In 2004, Canon intended to offer a new single-stage platform, first with a KrF source, with a plan to adapt it to the shorter ArF wavelength.
Then, Canon’s CEO Fujio Mitarai put senior managing director Junji Ichikawa -- a board member since 1997 and chief director of the optical business -- in charge of the scanner platform project. Ichikawa is the company’s chief hardware platform architect, who worked first on laser beam printers, then digital cameras, creating world-class products in both of those highly competitive segments.
Ichikawa immediately scrapped the single-stage design, demanding that Canon’s scanner designers create a two-stage platform that would support both wet and dry tools capable of both 45 nm and 32 nm exposures. The dry version, called the AS5, went on the market in the second quarter.

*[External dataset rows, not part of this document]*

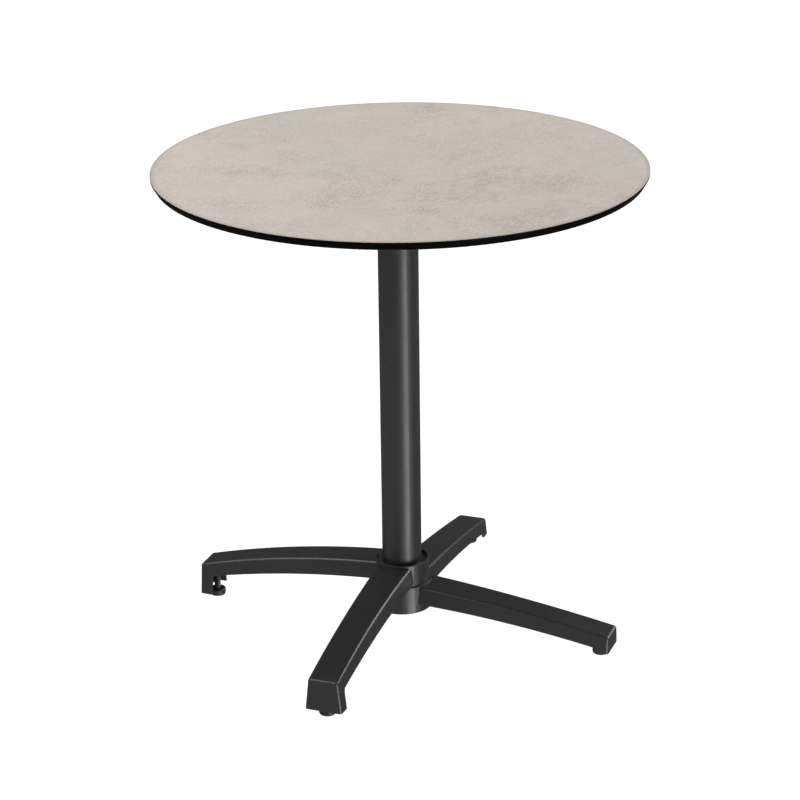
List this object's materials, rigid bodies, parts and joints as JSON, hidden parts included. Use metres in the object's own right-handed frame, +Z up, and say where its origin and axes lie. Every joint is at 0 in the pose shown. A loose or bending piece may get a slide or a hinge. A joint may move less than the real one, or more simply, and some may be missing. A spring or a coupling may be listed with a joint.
{
  "type": "bistro table",
  "caption": "Round bistro table: thin laminate top with a dark undercut edge that tilts upright, round column, nesting base of stacked V-shaped arms, levelling glides.",
  "frame": {"origin": "on the floor plane, on the axis of the column", "axes": "+Z up; the tilt axis runs along X; the upper arm pair opens towards -Y and the lower arm pair towards +Y"},
  "size_m": [0.7199, 0.72, 0.73],
  "materials": {
    "decor": "matt concrete-look laminate, cloudy mottling",
    "phenolic_core": "satin black compact-laminate core, cut edge",
    "coated_tube": "satin black powder coat",
    "cast_alloy": "die-cast aluminium, satin black powder coat",
    "coated_steel": "satin black powder coat",
    "zinc_steel": "zinc-plated",
    "spring_steel": "dark oiled spring steel",
    "stem_steel": "rolled thread, dulled zinc",
    "brass": "turned brass",
    "white_nylon": "natural nylon",
    "black_nylon": "moulded, fine texture",
    "glide_plastic": "moulded polyethylene",
    "black_rubber": "matt moulded rubber"
  },
  "bodies": {
    "base": {"pivot_bushes": "white_nylon", "column_head": "cast_alloy", "rest_pads": "black_rubber", "clamp_bolt": "zinc_steel", "clamp_washers": "zinc_steel", "column_tube": "coated_tube", "tie_rod": "zinc_steel", "tie_washer": "zinc_steel", "tie_nut": "zinc_steel", "upper_arm_casting": "cast_alloy", "lower_arm_casting": "cast_alloy", "hub_dowels": "spring_steel", "thread_inserts": "zinc_steel"},
    "tilting_top": {"tabletop_core": "phenolic_core", "decor_sheet": "decor", "backing_sheet": "phenolic_core", "top_inserts": "brass", "top_screws": "zinc_steel", "top_washers": "zinc_steel", "tilt_plate": "coated_steel", "tilt_lug_left": "coated_steel", "tilt_lug_right": "coated_steel", "pivot_pin": "zinc_steel", "pivot_clip": "spring_steel"},
    "clamp_lever": {"lever_nut": "zinc_steel", "lever_handle": "black_nylon", "lever_cap": "black_nylon"},
    "pad_front_left": {"glide_pad_front_left": "glide_plastic"},
    "stem_front_left": {"glide_stem_front_left": "stem_steel"},
    "pad_front_right": {"glide_pad_front_right": "glide_plastic"},
    "stem_front_right": {"glide_stem_front_right": "stem_steel"},
    "pad_back_right": {"glide_pad_back_right": "glide_plastic"},
    "stem_back_right": {"glide_stem_back_right": "stem_steel"},
    "pad_back_left": {"glide_pad_back_left": "glide_plastic"},
    "stem_back_left": {"glide_stem_back_left": "stem_steel"}
  },
  "joints": [
    {"name": "top_tilt", "type": "hinge", "parent": "base", "child": "tilting_top", "pos_m": [0, -0.006, 0.678], "axis": [1, 0, 0], "range_deg": [0, 90]},
    {"name": "lever_turn", "type": "hinge", "parent": "base", "child": "clamp_lever", "pos_m": [0.04, 0.02031, 0.68758], "axis": [1, 0, 0], "range_deg": [0, 85]},
    {"name": "glide_travel_front_left", "type": "slide", "parent": "base", "child": "pad_front_left", "axis": [0, 0, -1], "range_m": [0, 0.006]},
    {"name": "stem_turn_front_left", "type": "hinge", "parent": "pad_front_left", "child": "stem_front_left", "pos_m": [-0.22097, -0.22097, 0.01], "axis": [0, 0, -1], "range_deg": [0, 1440.5]},
    {"name": "glide_travel_front_right", "type": "slide", "parent": "base", "child": "pad_front_right", "axis": [0, 0, -1], "range_m": [0, 0.006]},
    {"name": "stem_turn_front_right", "type": "hinge", "parent": "pad_front_right", "child": "stem_front_right", "pos_m": [0.22097, -0.22097, 0.01], "axis": [0, 0, -1], "range_deg": [0, 1440.5]},
    {"name": "glide_travel_back_right", "type": "slide", "parent": "base", "child": "pad_back_right", "axis": [0, 0, -1], "range_m": [0, 0.006]},
    {"name": "stem_turn_back_right", "type": "hinge", "parent": "pad_back_right", "child": "stem_back_right", "pos_m": [0.22451, 0.22451, 0.01], "axis": [0, 0, -1], "range_deg": [0, 1440.5]},
    {"name": "glide_travel_back_left", "type": "slide", "parent": "base", "child": "pad_back_left", "axis": [0, 0, -1], "range_m": [0, 0.006]},
    {"name": "stem_turn_back_left", "type": "hinge", "parent": "pad_back_left", "child": "stem_back_left", "pos_m": [-0.22451, 0.22451, 0.01], "axis": [0, 0, -1], "range_deg": [0, 1440.5]}
  ],
  "couplings": [
    {"joint": "stem_turn_front_left", "follows": "glide_travel_front_left", "rad_per_m": 4188.8},
    {"joint": "stem_turn_front_right", "follows": "glide_travel_front_right", "rad_per_m": 4188.8},
    {"joint": "stem_turn_back_right", "follows": "glide_travel_back_right", "rad_per_m": 4188.8},
    {"joint": "stem_turn_back_left", "follows": "glide_travel_back_left", "rad_per_m": 4188.8}
  ]
}
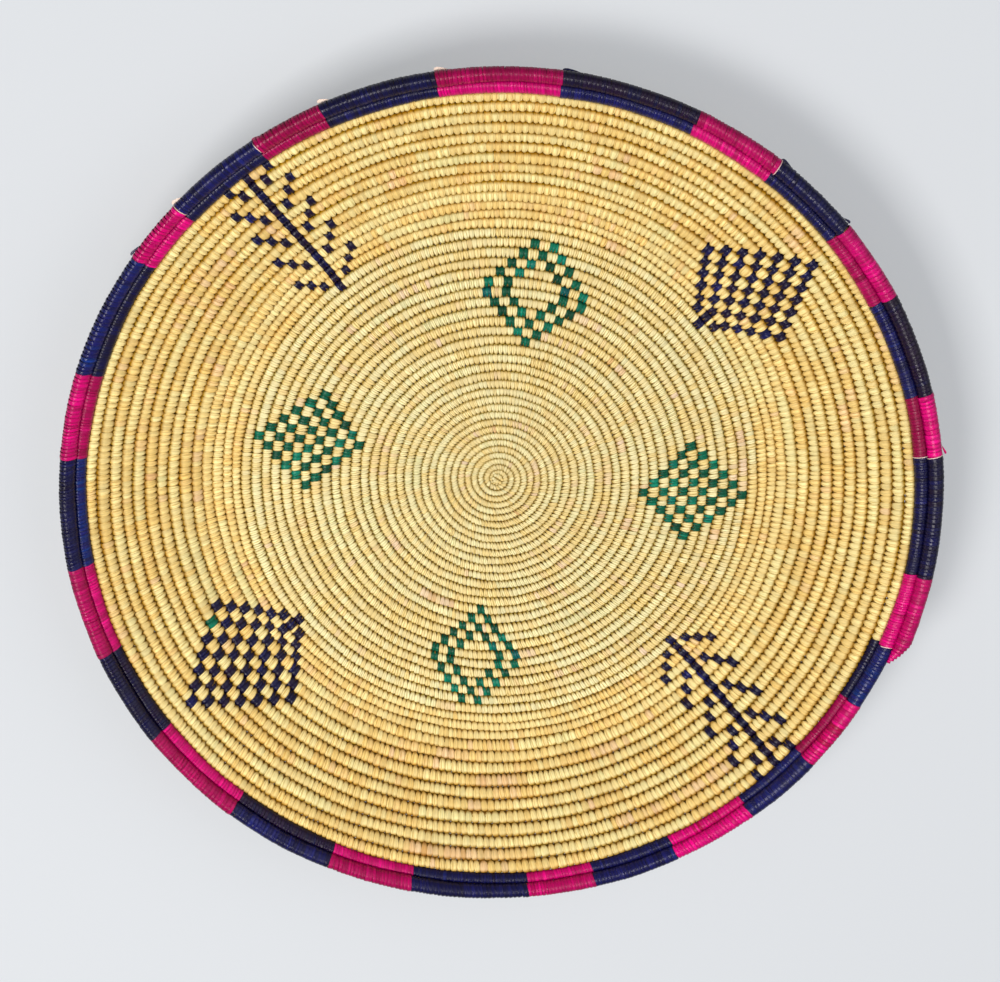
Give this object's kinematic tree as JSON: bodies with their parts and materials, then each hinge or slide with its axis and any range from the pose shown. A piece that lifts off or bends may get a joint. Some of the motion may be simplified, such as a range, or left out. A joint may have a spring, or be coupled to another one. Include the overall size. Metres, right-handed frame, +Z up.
{
  "type": "basket tray",
  "caption": "Round coiled palm-leaf tray with a flat base, a low flared wall and a rim of dyed blocks in two rows.",
  "frame": {"origin": "centre of the coil, on the surface that the tray stands on", "axes": "+Z up, out of the open dish; +Y towards the side with the open green diamond that the picture shows at its top; +X to the right of the picture"},
  "size_m": [0.3991, 0.3963, 0.0451],
  "materials": {
    "natural_leaf": "satin dried palm leaf",
    "navy_leaf": "glossy dyed palm leaf",
    "magenta_leaf": "glossy dyed palm leaf",
    "green_leaf": "glossy dyed palm leaf"
  },
  "bodies": {
    "root": {"coil_start": "natural_leaf", "base_coil": "natural_leaf", "wall_coil": "natural_leaf", "rim_magenta_01": "magenta_leaf", "rim_navy_01": "navy_leaf", "rim_magenta_02": "magenta_leaf", "rim_navy_02": "navy_leaf", "rim_magenta_03": "magenta_leaf", "rim_navy_03": "navy_leaf", "rim_magenta_04": "magenta_leaf", "rim_navy_04": "navy_leaf", "rim_magenta_05": "magenta_leaf", "rim_navy_05": "navy_leaf", "rim_magenta_06": "magenta_leaf", "rim_navy_06": "navy_leaf", "rim_magenta_07": "magenta_leaf", "rim_navy_07": "navy_leaf", "rim_magenta_08": "magenta_leaf", "rim_navy_08": "navy_leaf", "rim_magenta_09": "magenta_leaf", "rim_navy_09": "navy_leaf", "rim_magenta_10": "magenta_leaf", "rim_navy_10": "navy_leaf", "rim_magenta_11": "magenta_leaf", "rim_navy_11": "navy_leaf", "rim_magenta_12": "magenta_leaf", "rim_navy_12": "navy_leaf", "rim_magenta_13": "magenta_leaf", "rim_navy_13": "navy_leaf", "rim_magenta_14": "magenta_leaf", "rim_navy_14": "navy_leaf"}
  },
  "joints": []
}
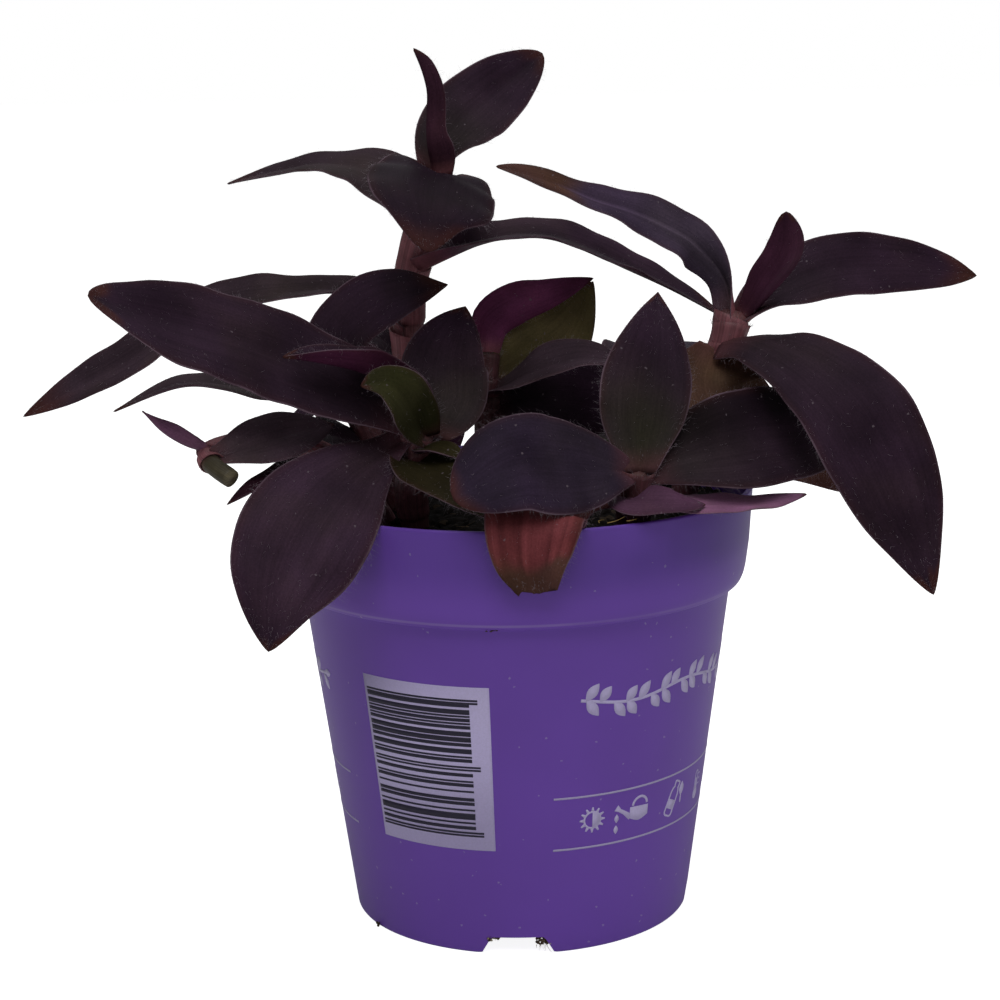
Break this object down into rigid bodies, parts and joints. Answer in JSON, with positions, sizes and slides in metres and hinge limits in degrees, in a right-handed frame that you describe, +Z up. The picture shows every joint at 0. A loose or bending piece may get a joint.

With 1.35 NA optics for the wet system, the AS7 is Canon’s first twin-stage immersion ArF scanner. The liquid handling is said to be sharply different from Nikon’s approach. Canon’s “Liquid Film Flow” transfers the wafer between the two stages without turning off the flow of water.
According to a source at Canon, many customers are looking for a better immersion system that will reduce defects caused by water droplets drying at the meniscus.
“People have turned to ASML, but that doesn’t mean they are happy with the level of defects. We can win customers back with a newer product,” the source said.
Also, customers such as Samsung Electronics naturally seek to play one litho supplier off against another, maintaining price leverage in the increasingly expensive lithography sector.
“We have a director with a vision, a product that works, and the funding and staffing to pull it off. For Canon, it’s the same kind of comeback story that happened in digital cameras, which now account for a big share of the company’s revenues,” the source said.
Can it happen? Will Ichikawa turn around Canon’s fortunes in the ArF market, which is where nearly all of the profits are?
Canon has a history of hanging in there in tough markets, competing against H-P in printers, against Nikon in cameras, and against Xerox and Ricoh in office copiers. Starting now, Canon will have to show its hand and convince customers and analysts that it has a superior leading-edge lithography product, something that the chip industry hasn’t seen from Canon for too many years.